There was a time, perhaps a generation ago, when train tracks were pretty much unfenced. Those trains that ran through urban spaces were located in industrial areas away from most of the population, or, away from middle-class population areas.
Caltrain, running down the spine of the Peninsula, has its corridor surrounded by ever increasing population densities. More and more, the tracks are in the way – an obstruction –- to urban civic life. People talk about putting the tracks below ground, or up on viaducts. Grade separations are considered a way of isolating the trains from vehicle traffic. All of which is to say that the forces of urbanization and increased population density are in conflict with the existing rail line. That condition will not, by itself, improve.

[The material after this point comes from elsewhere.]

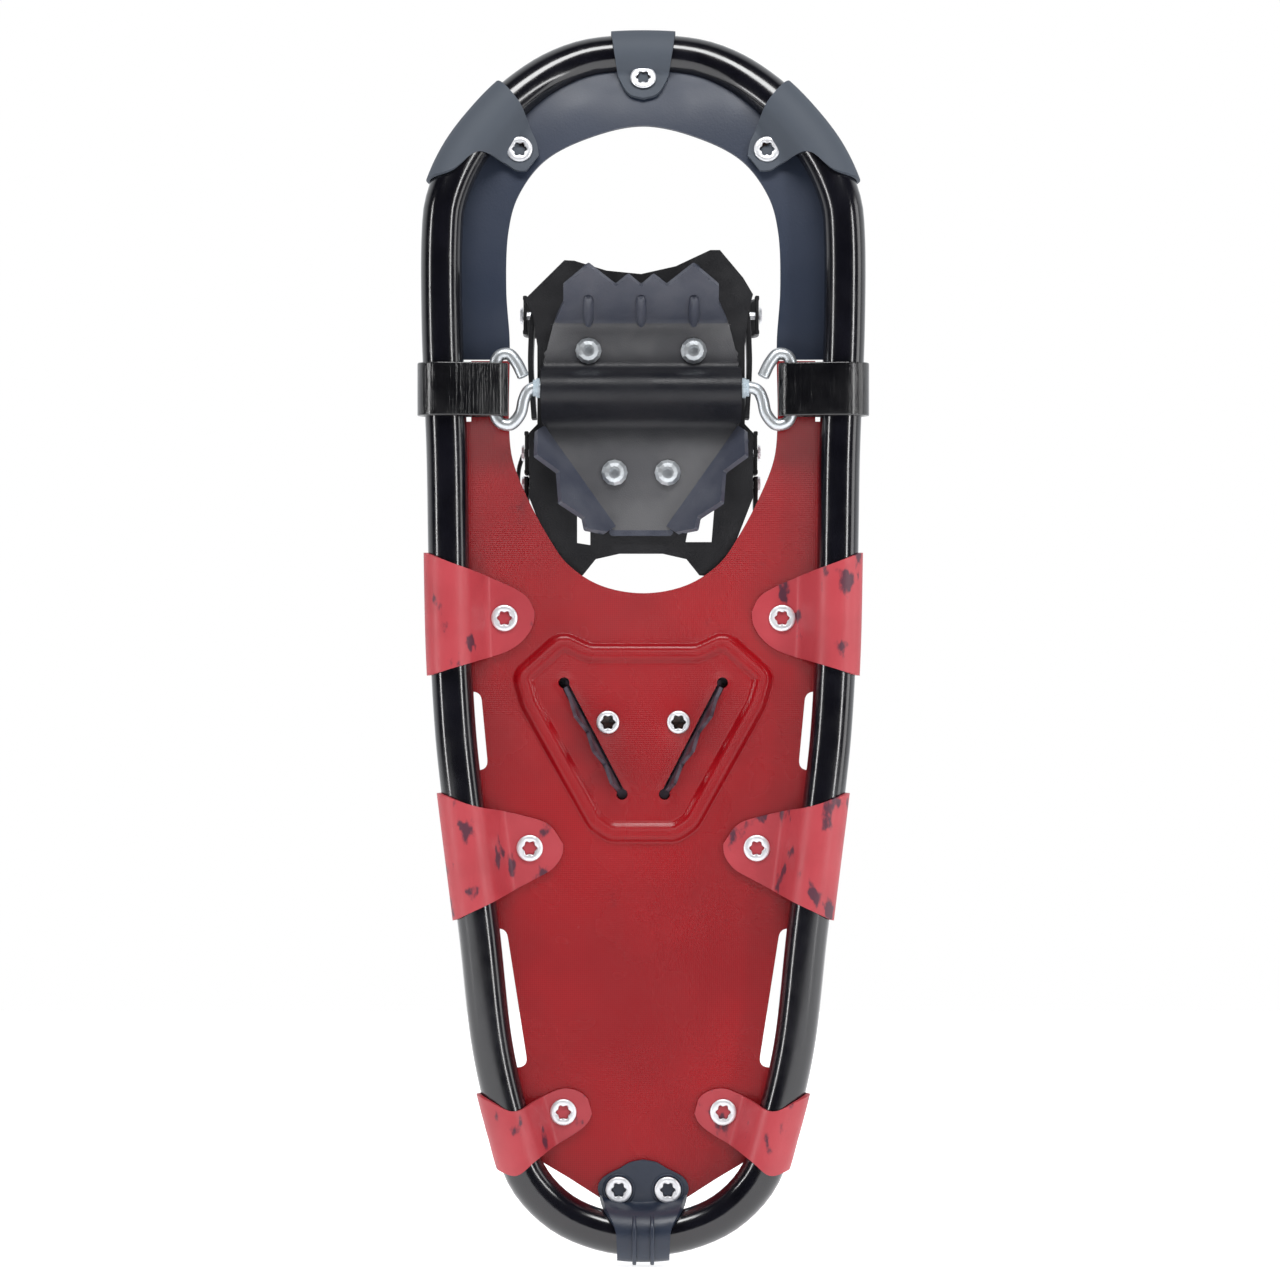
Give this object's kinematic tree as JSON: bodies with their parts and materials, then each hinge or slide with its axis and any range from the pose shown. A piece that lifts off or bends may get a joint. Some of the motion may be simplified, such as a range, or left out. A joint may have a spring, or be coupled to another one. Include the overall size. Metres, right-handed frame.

There is a very strong force of tradition in the railroad industry, and making changes is anathema. Fencing all of the corridor is not – yet – within rail bureaucracy thinking. “Let’s look at the problem areas and fence those” is probably what they said at one of their meetings. They want to electrify. They will then be obliged to fence that high voltage rail corridor entirely and make it as people-proof as possible. Well, why can’t they do that now? There is, on average, one death a month on the tracks. It may never become a zero-defect condition, but they certainly can reduce that mortality rate considerably. And, they certainly should try harder. Full railroad corridor fencing is a minimum requirement.